Only the lines from the one with "The Blender code" through the one with "on a table." are to be restated, word for word, with both of them included.

▸ EXERCISE MATERIAL
═══

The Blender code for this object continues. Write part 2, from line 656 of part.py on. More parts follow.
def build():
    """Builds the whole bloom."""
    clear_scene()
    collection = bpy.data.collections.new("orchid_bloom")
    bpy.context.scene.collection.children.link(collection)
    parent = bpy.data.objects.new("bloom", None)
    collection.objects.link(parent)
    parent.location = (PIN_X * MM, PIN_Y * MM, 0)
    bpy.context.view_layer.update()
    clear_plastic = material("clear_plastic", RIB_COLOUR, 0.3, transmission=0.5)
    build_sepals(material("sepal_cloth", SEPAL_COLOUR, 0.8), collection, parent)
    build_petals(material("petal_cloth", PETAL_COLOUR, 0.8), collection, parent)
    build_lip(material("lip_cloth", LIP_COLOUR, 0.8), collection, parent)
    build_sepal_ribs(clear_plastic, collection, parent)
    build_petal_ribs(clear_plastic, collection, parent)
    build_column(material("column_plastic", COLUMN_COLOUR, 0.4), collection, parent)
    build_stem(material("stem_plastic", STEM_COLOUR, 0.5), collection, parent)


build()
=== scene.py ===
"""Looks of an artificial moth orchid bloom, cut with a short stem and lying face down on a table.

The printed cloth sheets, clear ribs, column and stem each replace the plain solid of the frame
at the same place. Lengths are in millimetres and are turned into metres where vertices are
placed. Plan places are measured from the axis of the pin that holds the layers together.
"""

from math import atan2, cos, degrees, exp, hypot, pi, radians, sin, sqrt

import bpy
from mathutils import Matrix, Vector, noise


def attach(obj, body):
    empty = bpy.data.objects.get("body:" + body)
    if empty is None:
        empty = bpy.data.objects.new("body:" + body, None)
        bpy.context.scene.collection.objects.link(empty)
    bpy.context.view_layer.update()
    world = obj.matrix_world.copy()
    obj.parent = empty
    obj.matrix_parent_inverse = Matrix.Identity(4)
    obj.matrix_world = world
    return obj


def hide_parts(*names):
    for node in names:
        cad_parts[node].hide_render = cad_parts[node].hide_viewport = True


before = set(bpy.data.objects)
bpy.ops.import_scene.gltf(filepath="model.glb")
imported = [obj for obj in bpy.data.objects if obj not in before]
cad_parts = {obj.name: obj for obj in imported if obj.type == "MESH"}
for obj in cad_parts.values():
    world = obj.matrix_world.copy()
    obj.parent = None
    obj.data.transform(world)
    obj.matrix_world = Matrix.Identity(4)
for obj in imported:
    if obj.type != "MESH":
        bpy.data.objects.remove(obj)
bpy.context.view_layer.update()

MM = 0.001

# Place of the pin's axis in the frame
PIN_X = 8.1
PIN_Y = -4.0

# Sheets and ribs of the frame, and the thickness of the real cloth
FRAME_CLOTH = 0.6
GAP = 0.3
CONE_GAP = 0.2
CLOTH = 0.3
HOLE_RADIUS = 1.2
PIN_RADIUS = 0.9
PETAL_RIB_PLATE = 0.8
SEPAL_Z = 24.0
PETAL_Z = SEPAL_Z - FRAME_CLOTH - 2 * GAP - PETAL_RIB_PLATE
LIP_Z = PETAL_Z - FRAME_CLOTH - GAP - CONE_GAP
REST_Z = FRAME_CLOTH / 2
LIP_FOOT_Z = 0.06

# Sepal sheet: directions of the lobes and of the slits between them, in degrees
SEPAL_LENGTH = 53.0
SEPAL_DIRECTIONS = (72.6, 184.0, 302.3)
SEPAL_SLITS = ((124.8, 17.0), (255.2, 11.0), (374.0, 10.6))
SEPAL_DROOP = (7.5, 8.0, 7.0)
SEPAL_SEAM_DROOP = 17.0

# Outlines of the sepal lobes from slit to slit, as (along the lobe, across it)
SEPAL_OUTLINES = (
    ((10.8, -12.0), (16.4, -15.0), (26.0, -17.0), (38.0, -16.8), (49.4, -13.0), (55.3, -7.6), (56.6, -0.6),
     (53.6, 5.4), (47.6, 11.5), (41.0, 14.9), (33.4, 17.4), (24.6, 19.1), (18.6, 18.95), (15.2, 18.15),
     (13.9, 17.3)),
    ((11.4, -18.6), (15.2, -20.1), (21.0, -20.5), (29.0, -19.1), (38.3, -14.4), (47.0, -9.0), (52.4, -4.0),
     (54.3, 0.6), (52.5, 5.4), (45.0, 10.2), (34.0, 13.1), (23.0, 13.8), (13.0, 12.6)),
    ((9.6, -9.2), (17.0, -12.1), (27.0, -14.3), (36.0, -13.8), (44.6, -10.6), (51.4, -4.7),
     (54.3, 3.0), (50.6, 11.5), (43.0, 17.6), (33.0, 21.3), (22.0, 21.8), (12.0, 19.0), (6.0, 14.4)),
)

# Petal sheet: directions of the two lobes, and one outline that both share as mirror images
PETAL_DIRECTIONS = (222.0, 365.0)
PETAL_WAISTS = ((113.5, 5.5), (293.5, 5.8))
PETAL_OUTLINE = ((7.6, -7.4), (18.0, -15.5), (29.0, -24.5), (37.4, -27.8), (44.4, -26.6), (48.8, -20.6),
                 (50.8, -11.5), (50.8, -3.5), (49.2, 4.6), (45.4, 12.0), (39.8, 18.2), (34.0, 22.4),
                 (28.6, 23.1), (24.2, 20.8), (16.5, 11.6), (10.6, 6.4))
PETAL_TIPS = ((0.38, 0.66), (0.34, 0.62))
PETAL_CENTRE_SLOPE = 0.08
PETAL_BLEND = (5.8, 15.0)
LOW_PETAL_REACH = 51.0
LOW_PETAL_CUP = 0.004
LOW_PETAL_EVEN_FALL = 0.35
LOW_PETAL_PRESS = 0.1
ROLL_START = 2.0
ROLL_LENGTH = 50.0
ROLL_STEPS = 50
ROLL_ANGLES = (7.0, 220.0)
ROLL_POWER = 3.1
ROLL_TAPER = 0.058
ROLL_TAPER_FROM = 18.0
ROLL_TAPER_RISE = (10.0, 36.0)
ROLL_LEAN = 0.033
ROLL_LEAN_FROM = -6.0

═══

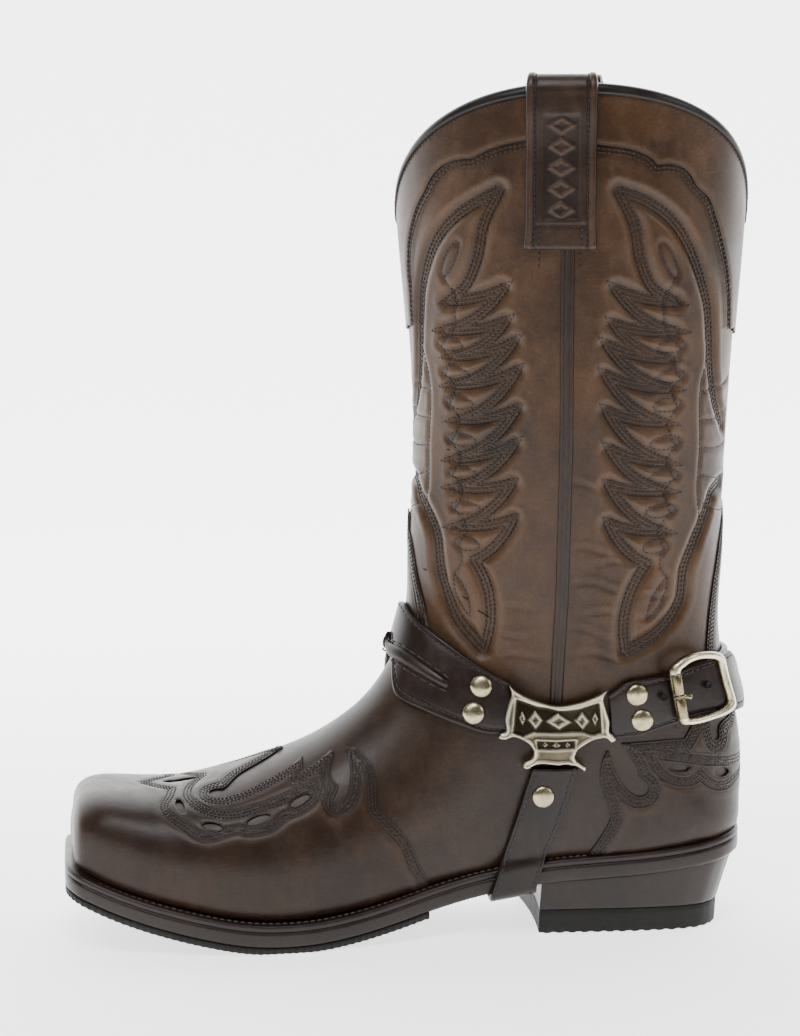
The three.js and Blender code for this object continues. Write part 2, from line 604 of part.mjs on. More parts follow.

═══

▸ RESPONSE FOR THIS EXERCISE
The Blender code for this object continues. Write part 2, from line 656 of part.py on. More parts follow.
def build():
    """Builds the whole bloom."""
    clear_scene()
    collection = bpy.data.collections.new("orchid_bloom")
    bpy.context.scene.collection.children.link(collection)
    parent = bpy.data.objects.new("bloom", None)
    collection.objects.link(parent)
    parent.location = (PIN_X * MM, PIN_Y * MM, 0)
    bpy.context.view_layer.update()
    clear_plastic = material("clear_plastic", RIB_COLOUR, 0.3, transmission=0.5)
    build_sepals(material("sepal_cloth", SEPAL_COLOUR, 0.8), collection, parent)
    build_petals(material("petal_cloth", PETAL_COLOUR, 0.8), collection, parent)
    build_lip(material("lip_cloth", LIP_COLOUR, 0.8), collection, parent)
    build_sepal_ribs(clear_plastic, collection, parent)
    build_petal_ribs(clear_plastic, collection, parent)
    build_column(material("column_plastic", COLUMN_COLOUR, 0.4), collection, parent)
    build_stem(material("stem_plastic", STEM_COLOUR, 0.5), collection, parent)


build()
=== scene.py ===
"""Looks of an artificial moth orchid bloom, cut with a short stem and lying face down on a table.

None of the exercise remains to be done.